Eduard Bernstein, who lived for some two decades in exile in England, based his revisionist theories to a large extent on the “success” of the British unions. He claimed that the English unions demonstrated the capacity of trade union reformism, combined with parliamentary activity, to progressively overcome the exploitative tendencies of capitalism, leading eventually to a peaceful transition to socialism.

While the leadership of the Social Democracy, including initially the trade union leaders, officially opposed Bernstein’s attack on Marxist orthodoxy, his opportunist program articulated the social interests and political inclination of the German unions. The latter soon became the most important base for the opportunist tendency within the Social Democracy. In the first decade of the 20 th century, the party leadership increasingly adapted itself to the right-wing politics of the unions, and this process was very much at the heart of the political degeneration that led to the collapse of the German Social Democracy in 1914.

Rosa Luxemburg was in the forefront of the political and theoretical struggle of the Marxist wing of the party against the national opportunist tendency, directing much of her fire against its exponents in the trade union apparatus. Her brilliant polemic against Bernstein, Reform or Revolution, was in large measure a refutation of the attempt to endow trade unionism with a revolutionary dynamic.
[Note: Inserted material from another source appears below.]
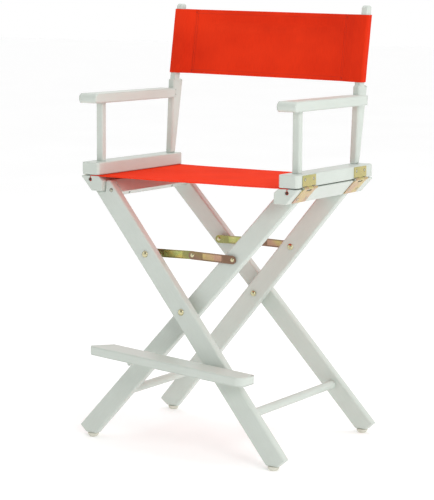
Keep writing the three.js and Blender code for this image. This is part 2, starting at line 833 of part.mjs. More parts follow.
addFrame('outer', LEG.outerY, drilledFrontOuterLeg());
addFrame('inner', LEG.innerY, drilledFrontInnerLeg());
addArm('left');
addArm('right');
addBraces();
addPivots();
addNode('footrest_board', footrestBoard(), 'paint');
addNode('footrest_bolt', footrestBolt(), 'zinc');
addNode('footrest_pin', supportPin(), 'zinc');
addNode('seat_canvas', seatCanvas(), 'cloth');
addNode('back_panel', backPanel(), 'cloth');

export default chair;
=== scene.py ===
"""A folding director chair on counter-height legs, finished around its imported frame.

Each sub-assembly is a class with its own sizes: the two crossed leg frames, the two arm
frames, the folding braces, the centre pivots, the footrest, the seat cloth and the back
cloth. Lengths are in metres, +Z is up and the chair faces -Y.
"""

import json
import logging
import math
from dataclasses import dataclass
from enum import Enum
from typing import Any, Iterable, Sequence

import bmesh
import bpy
from mathutils import Matrix, Vector, noise

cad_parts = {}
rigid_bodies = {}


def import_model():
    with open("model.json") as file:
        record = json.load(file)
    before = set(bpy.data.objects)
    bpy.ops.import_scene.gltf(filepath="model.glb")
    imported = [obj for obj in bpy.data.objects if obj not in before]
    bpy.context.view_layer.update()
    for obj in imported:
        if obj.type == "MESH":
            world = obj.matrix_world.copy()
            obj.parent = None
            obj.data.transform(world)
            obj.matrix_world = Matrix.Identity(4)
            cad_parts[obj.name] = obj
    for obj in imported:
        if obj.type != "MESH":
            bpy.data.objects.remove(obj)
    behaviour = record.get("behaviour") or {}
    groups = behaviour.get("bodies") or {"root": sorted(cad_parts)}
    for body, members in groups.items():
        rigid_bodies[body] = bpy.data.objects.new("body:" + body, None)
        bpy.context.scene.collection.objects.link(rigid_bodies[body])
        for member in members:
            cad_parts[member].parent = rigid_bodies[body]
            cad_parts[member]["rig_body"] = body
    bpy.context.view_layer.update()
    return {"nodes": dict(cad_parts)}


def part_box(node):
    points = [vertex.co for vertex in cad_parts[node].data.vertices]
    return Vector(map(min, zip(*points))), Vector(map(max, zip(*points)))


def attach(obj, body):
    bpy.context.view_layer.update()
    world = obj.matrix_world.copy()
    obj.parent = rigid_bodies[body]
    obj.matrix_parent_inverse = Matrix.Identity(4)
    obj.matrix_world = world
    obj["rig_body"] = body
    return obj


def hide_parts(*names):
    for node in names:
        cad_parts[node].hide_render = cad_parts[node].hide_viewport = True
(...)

While acknowledging their necessity, she called the efforts of the unions a “labor of Sisyphus,” explaining that their successes were, in the end, determined by the economic and trade conjuncture, and that gains won in one period would be lost in another. Moreover, she declared, the more the economy developed on an international scale, the less viable the national orientation of the unions.

As the membership of the unions grew, alongside the growth of German national industry, the union leadership began to agitate for autonomy, arguing that their role as organizers of the day-to-day struggle required that they be independent of the decisions of the party. Luxemburg led the fight against this conception.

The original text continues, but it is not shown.